Generalized Hellmann–Feynman and curvature theorems in classical and quantum mechanics

The generalized Hellmann–Feynman and curvature theorems are derived for the generalized Sturm–Liouville‐type eigenvalue equation which is widely encountered in many branches of physics. In classical mechanics, the Sturm–Liouville eigenvalue equation primarily arises from applying the theory of small oscillations to vibration problems while, in quantum mechanics, the most important example is the time‐independent Schrödinger equation. The generalized theorems, respectively, provide simple useful expressions for the first and second λ derivatives of the eigenvalue where λ is an arbitrary real parameter appearing in the eigenvalue equation. These results, which apply to both classical and quantal systems, include as special cases the well‐known quantum mechanical Hellmann–Feynman and curvature theorems for the time‐independent Schrödinger equation, thus unifying the formalism.
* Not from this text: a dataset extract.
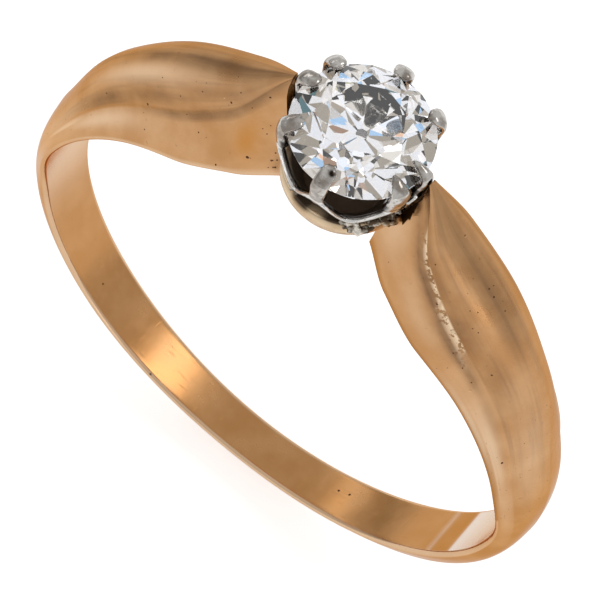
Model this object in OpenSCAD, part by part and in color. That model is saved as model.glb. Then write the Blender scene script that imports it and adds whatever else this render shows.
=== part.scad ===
// Solitaire engagement ring: a rose gold shank with pinched shoulders, a yellow gold
// under-bezel, a white metal crown of eight claws and an old European cut diamond.
// Millimetres. The origin is the centre of the finger bore, the finger lies along Y
// and the stone is at the top, +Z. Angles along the hoop run from 0 at the bottom,
// opposite the stone, to 180 at the top; bearings run around +Z from +X.

/* [Finger bore] */
// Inside diameter of the shank
bore_d = 17.4; // [15:0.1:21]
// Bevel worn on both edges of the bore
bore_bevel = 0.15; // [0.05:0.01:0.25]

/* [Back of the hoop] */
// Width of the hoop at the bottom
back_w = 1.62; // [1.4:0.02:2.4]
// Metal above the bore at the bottom
back_h = 1.38; // [1.1:0.02:1.8]
// Height of the side wall at the bottom
back_wall_h = 0.5; // [0.3:0.05:0.8]
// Width across the top of the side walls at the bottom
back_top_w = 1.12; // [0.9:0.02:1.4]

/* [Quarter of the hoop] */
// Angle of the quarter, halfway up to the side
quarter_at = 45; // [35:1:55]
// Width of the hoop there
quarter_w = 1.88; // [1.5:0.02:2.4]
// Metal above the bore there
quarter_h = 1.26; // [1:0.02:1.6]
// Height of the side wall there
quarter_wall_h = 0.56; // [0.3:0.02:0.7]
// Width across the top of the side walls there
quarter_top_w = 1.34; // [1:0.02:1.5]

/* [Side of the hoop] */
// Angle of the hoop's slimmest place
side_at = 80; // [70:1:90]
// Width of the hoop there
side_w = 2.08; // [1.6:0.02:2.6]
// Metal above the bore there
side_h = 0.8; // [0.72:0.02:1.2]
// Height of the side wall there
side_wall_h = 0.6; // [0.3:0.02:0.7]
// Width across the top of the side walls there
side_top_w = 1.6; // [1.2:0.02:1.8]

/* [Spring of the shoulders] */
// Angle where the shoulders begin to rise
spring_at = 110; // [105:1:120]
// Width of the shank there
spring_w = 3.3; // [2.6:0.05:3.6]
// Metal above the bore there
spring_h = 1; // [0.9:0.02:1.5]
// Height of the side wall there
spring_wall_h = 0.4; // [0.3:0.02:0.8]
// Width across the top of the side walls there
spring_top_w = 2.3; // [1.8:0.05:2.5]

/* [Rise of the shoulders] */
// Angle halfway up the rise
rise_at = 135; // [128:1:138]
// Width of the shank there
rise_w = 3.36; // [2.8:0.02:3.7]
// Metal above the bore there
rise_h = 2.04; // [1.7:0.02:2.4]
// Height of the pinched flank there
rise_flank_h = 0.82; // [0.6:0.02:1.2]
// Width of the face between the flanks there
rise_top_w = 2.04; // [1.7:0.02:2.4]

/* [Crest of the shoulders] */
// Angle of the broadest place
crest_at = 150; // [142:1:153]
// Width of the shank there
crest_w = 3.52; // [3:0.02:3.8]
// Metal above the bore there
crest_h = 2.86; // [2.4:0.02:3.2]
// Height of the pinched flank there
crest_flank_h = 1.34; // [1:0.02:1.8]
// Width of the face between the flanks there
crest_top_w = 2.2; // [1.8:0.02:2.6]

/* [Neck of the shoulders] */
// Angle where the flanks draw together
neck_at = 162; // [159:1:165]
// Width of the shank there
neck_w = 2.6; // [2.2:0.02:3]
// Metal above the bore there
neck_h = 3.56; // [3.2:0.02:3.9]
// Height of the pinched flank there
neck_flank_h = 2.44; // [2:0.02:2.9]
// Width of the face between the flanks there
neck_top_w = 1.78; // [1.3:0.02:2]

/* [Tips of the shoulders] */
// Angle of the tips
tip_at = 170; // [168:0.5:171]
// Width of the shank at the tips
tip_w = 1.02; // [0.8:0.02:1.4]
// Metal above the bore at the tips
tip_h = 4.4; // [4:0.05:4.6]
// Width left between the flanks at the tips
tip_top_w = 0.14; // [0.1:0.02:0.3]
// How much the flanks and the walls swell in the middle
flank_swell = 0.05; // [0:0.01:0.12]

/* [Diamond] */
// Diameter of the girdle
stone_d = 4.1; // [3.8:0.02:4.3]
// Height of the girdle's lower edge above the bore
stone_seat_h = 3.9; // [3.7:0.05:4.2]
// Thickness of the girdle
girdle_t = 0.08; // [0.04:0.01:0.14]
// Width of the table, corner to corner
table_d = 2.2; // [1.8:0.02:2.5]
// Angle of the crown mains
crown_angle = 35; // [30:0.5:38]
// Angle of the pavilion mains
pavilion_angle = 40.5; // [38:0.5:43]
// Width of the open culet
culet_d = 0.34; // [0.1:0.02:0.5]
// Reach of the star facets from the table towards the girdle
star_share = 0.45; // [0.35:0.01:0.6]
// Reach of the lower halves from the girdle towards the culet
lower_half_share = 0.6; // [0.5:0.01:0.75]
// Turn of the stone in its claws
stone_turn = 8; // [0:1:44]

/* [Crown] */
// Gap between the girdle and the claws
stone_gap = 0.01; // [0.005:0.005:0.03]
// Thickness of the crown's sheet
sheet_t = 0.2; // [0.15:0.01:0.26]
// Height of the wavy band between the claws
band_h = 0.27; // [0.2:0.01:0.4]
// Rise of the wavy band from its dips to the claws
wave_h = 0.95; // [0.6:0.05:1.1]
// Thickness of a claw outside the girdle
claw_t = 0.28; // [0.2:0.01:0.32]
// Width of a claw
claw_w = 0.58; // [0.4:0.02:0.64]
// Reach of the claw tips over the girdle
claw_reach = 0.3; // [0.2:0.02:0.45]
// Depth of the seat that a claw makes under the girdle
claw_seat = 0.14; // [0.08:0.01:0.2]
// Height above the girdle at which a claw bends over
claw_bend = 0.16; // [0.12:0.01:0.22]

/* [Under-bezel] */
// Height of its foot above the bore
bezel_foot_h = 1.1; // [0.8:0.05:1.4]
// Height of its broadest place above the bore
bezel_waist_h = 1.75; // [1.5:0.05:1.9]
// Height of its rim above the bore
bezel_rim_h = 2.1; // [2:0.05:2.3]
// Diameter of the foot
bezel_foot_d = 3.0; // [2.7:0.05:3.3]
// Diameter of the broadest place
bezel_waist_d = 3.86; // [3.8:0.02:3.96]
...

This connection between classical and quantum mechanics is of interest per se, and also because classical eigenvalue equations find application in the treatment of some quantum chemical problems. Two derivations of both generalizations are presented, the first proof applying to exact and Rayleigh–Ritz (linear variational) solutions of the eigenvalue problem, and the second, more general one, to arbitrary optimal variational as well as exact solutions. Necessary and sufficient conditions for the validity of the results are discussed. To demonstrate the insight they afford, several applications of the theorems in conjunction with perturbation theory are described.